Problem – Count how many lines hold the string "part". Answer with that number and nothing more.

• • • • •

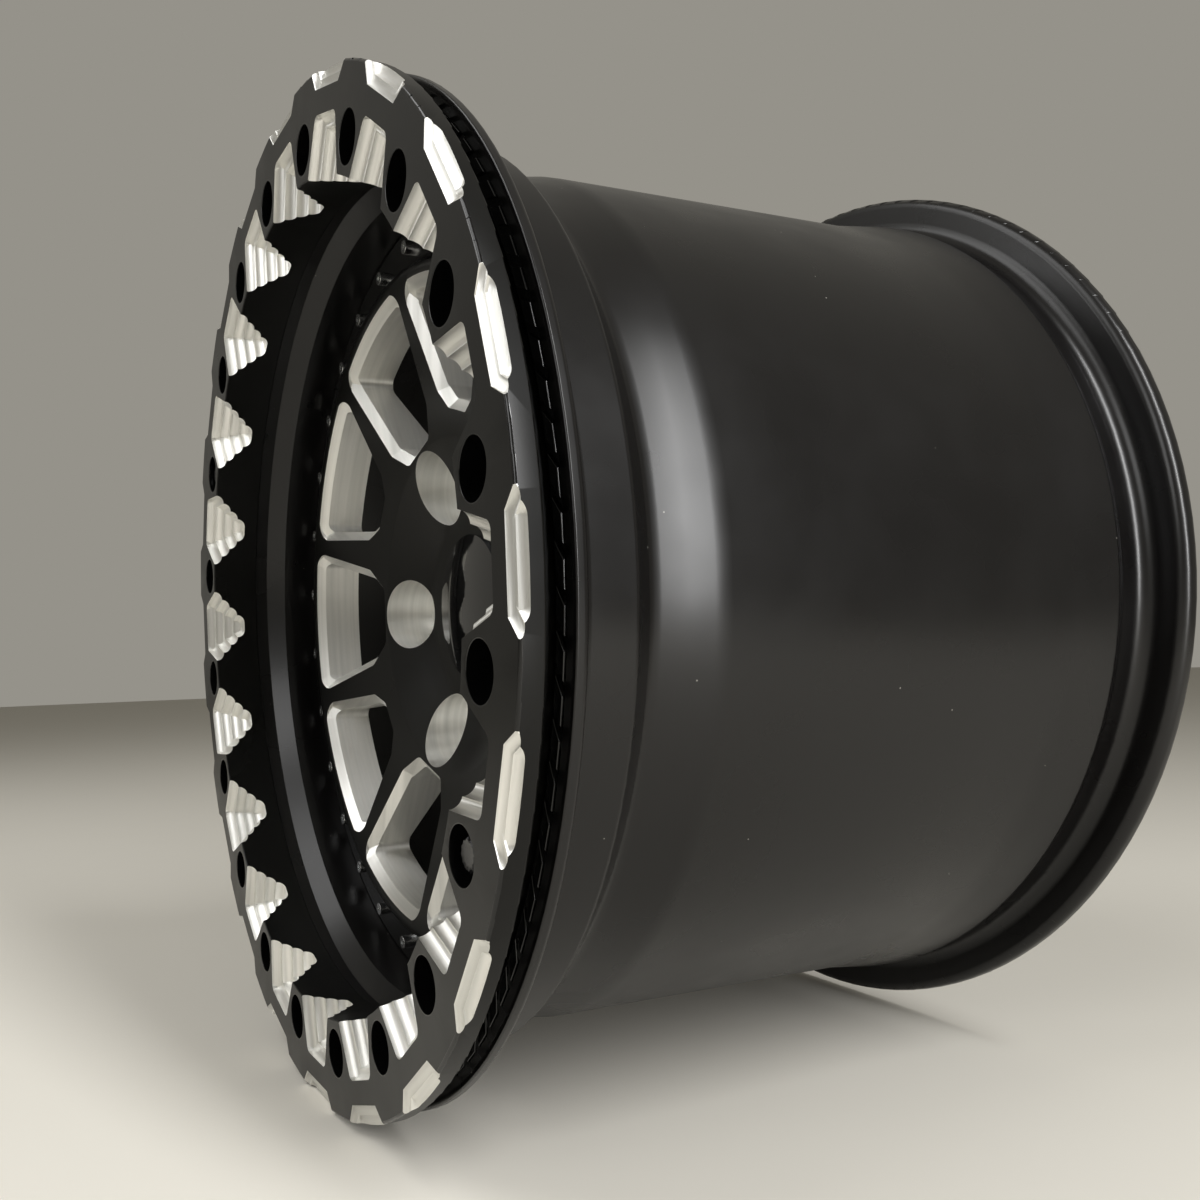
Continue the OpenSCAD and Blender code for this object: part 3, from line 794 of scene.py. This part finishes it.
@dataclass
class Barrel:
    """The one-piece barrel with its ribbed bead plate and rear flange.

    Attributes:
        rib_in_r: Inner radius of the grip ribs.
        rib_out_r: Outer radius of the grip ribs.
        plate_depth: Depth of the bead plate's face.
        rib_h: Height of a rib over that face.
        rib_edge: Radius that breaks a rib's top edges.
    """

    rib_in_r: float = 200.3
    rib_out_r: float = 205.1
    plate_depth: float = 18.15
    rib_h: float = 1.1
    rib_edge: float = 0.35

    def build(self) -> None:
        """Builds the barrel, coated all over."""
        barrel = merged_copy("barrel", "barrel_shell")
        chamfer(barrel, self.on_rib_top, self.rib_edge)
        dress(barrel, self.finish_at)
        smooth(barrel)
        lathe_normals(barrel, self.is_turned)
        hand_in(barrel, "barrel_black", "barrel")

    def beside_ribs(self, spot: Spot) -> bool:
        """Tells whether a spot is within a millimetre of the ribs' radii."""
        return self.rib_in_r - 1 < spot.radius < self.rib_out_r + 1

    def is_turned(self, spot: Spot) -> bool:
        """Tells whether a spot is clear of the grip ribs."""
        return not (self.beside_ribs(spot) and spot.depth < self.plate_depth + SLACK)

    def on_rib_top(self, spot: Spot) -> bool:
        """Tells whether a spot is on the top of a grip rib."""
        top = self.plate_depth - self.rib_h
        return self.beside_ribs(spot) and abs(spot.depth - top) < HAIR

    def finish_at(self, spot: Spot) -> Finish:
        """Gives the finish of the barrel at a spot."""
        on_ribs = self.rib_in_r < spot.radius < self.rib_out_r
        if on_ribs and spot.depth < self.plate_depth + SLACK:
            return GLOSS_COAT
        return BARREL_COAT


@dataclass
class Centre:
    """The forged centre with its spokes, windows, lug places and screw flange.

    Attributes:
        lugs: Number of lug places.
        lug_circle_r: Radius of the lug circle.
        lug_pocket_r: Radius of a lug pocket.
        lug_floor_depth: Depth of a lug pocket's floor.
        window_in_r: Smallest radius of a window.
        window_out_r: Largest radius of a window.
        flange_depth: Depth of the screw flange.
        flange_in_r: Inner radius of the screw flange.
        flange_edge: Height of the edges that are coated like the flange.
        mount_depth: Depth of the mounting face.
        hub_r: Radius of the hub bore.
        bevel: Least and largest share of the normal to the front on a window's bevel.
    """

    lugs: int = 5
    lug_circle_r: float = 60.325
    lug_pocket_r: float = 17.2
    lug_floor_depth: float = 93.0
    window_in_r: float = 76.0
    window_out_r: float = 145.5
    flange_depth: float = 56.8
    flange_in_r: float = 150.2
    flange_edge: float = 0.3
    mount_depth: float = 108.0
    hub_r: float = 36.2
    bevel: tuple[float, float] = (0.3, 0.93)

    def build(self) -> None:
        """Builds the centre with its windows and lug pockets bare."""
        centre = merged_copy("centre", "spoked_centre")
        dress(centre, self.finish_at)
        smooth(centre)
        hand_in(centre, "centre_black", "centre")

    def finish_at(self, spot: Spot) -> Finish:
        """Gives the finish of the centre at a spot."""
        if self.in_lug_place(spot) or self.in_window(spot):
            return SIDE_MILLED
        on_mount = spot.depth > self.mount_depth - TIGHT
        in_bore = spot.radius < self.hub_r and spot.front < 0.5
        if on_mount or in_bore:
            return TURNED
        on_flange = abs(spot.depth - self.flange_depth) < self.flange_edge
        if spot.radius > self.flange_in_r and on_flange:
            return GLOSS_COAT
        return SATIN_COAT

    def in_lug_place(self, spot: Spot) -> bool:
        """Tells whether a spot is on a lug pocket's wall, floor, seat or hole."""
        along, across = spot.near(self.lugs, 180 / self.lugs)
        inside = math.hypot(along - self.lug_circle_r, across) < self.lug_pocket_r + SLACK
        wall = abs(spot.front) < SLACK
        floor = spot.depth > self.lug_floor_depth - SLACK and spot.front > 0
        return inside and (wall or floor)

    def in_window(self, spot: Spot) -> bool:
        """Tells whether a spot is on a window's bevel or wall."""
        if not self.window_in_r < spot.radius < self.window_out_r:
            return False
        wall = abs(spot.front) < TIGHT
        low, high = self.bevel
        return wall or low < spot.front < high


@dataclass
class CentreScrews:
    """The socket head screws that hold the centre in the barrel.

    Attributes:
        count: Number of screws.
        circle_r: Radius of their circle.
        seat_depth: Depth of the face under their heads.
        head_r: Radius of a head.
        head_h: Height of a head.
        head_edge: Radius that breaks a head's top edge.
        shank_r: Radius of the shank.
        length: Length under the head.
        end_edge: Chamfer at the end of the shank.
        socket: Width of the hexagon socket across its flats.
        socket_depth: Depth of the socket.
    """

    count: int = 30
    circle_r: float = 162.2
    seat_depth: float = 56.8
    head_r: float = 3.1
    head_h: float = 3.4
    head_edge: float = 0.45
    shank_r: float = 2.0
    length: float = 16.0
    end_edge: float = 0.5
    socket: float = 2.5
    socket_depth: float = 1.8

    def build(self) -> None:
        """Builds one screw and copies it around the flange."""
        angles = [(place + 0.5) * 360 / self.count for place in range(self.count)]
        screws = stood_around(
            self.screw(), angles, self.circle_r, self.seat_depth, "socket_head_screws"
        )
        coat(screws, ZINC_PLATE)
        smooth(screws)
        hand_in(screws, "screw_silver", "centre_screws")

    def screw(self) -> Piece:
        """Models one screw, its head's underside at the origin and its head up.

        Returns:
            The screw, in metres.
        """
        head = cylinder(HEAD_SIDES, self.head_r, 0, self.head_h)
        bevel_level(head, self.head_h, self.head_edge, segments=2)
        corner_r = self.socket / 2 / math.cos(math.pi / HEX_SIDES)
        low, high = self.head_h - self.socket_depth, self.head_h + self.socket_depth
        socket = cylinder(HEX_SIDES, corner_r, low, high)
        apply_modifier(head, "BOOLEAN", object=socket, operation="DIFFERENCE", solver="EXACT")
        bpy.data.objects.remove(socket)
        shank = cylinder(SHANK_SIDES, self.shank_r, -self.length, 0)
        bevel_level(shank, -self.length, self.end_edge, segments=1)
        for part in (head, shank):
            apply_place(part)
        return joined([head, shank], "socket_head_screw")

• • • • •

Result of this task – 3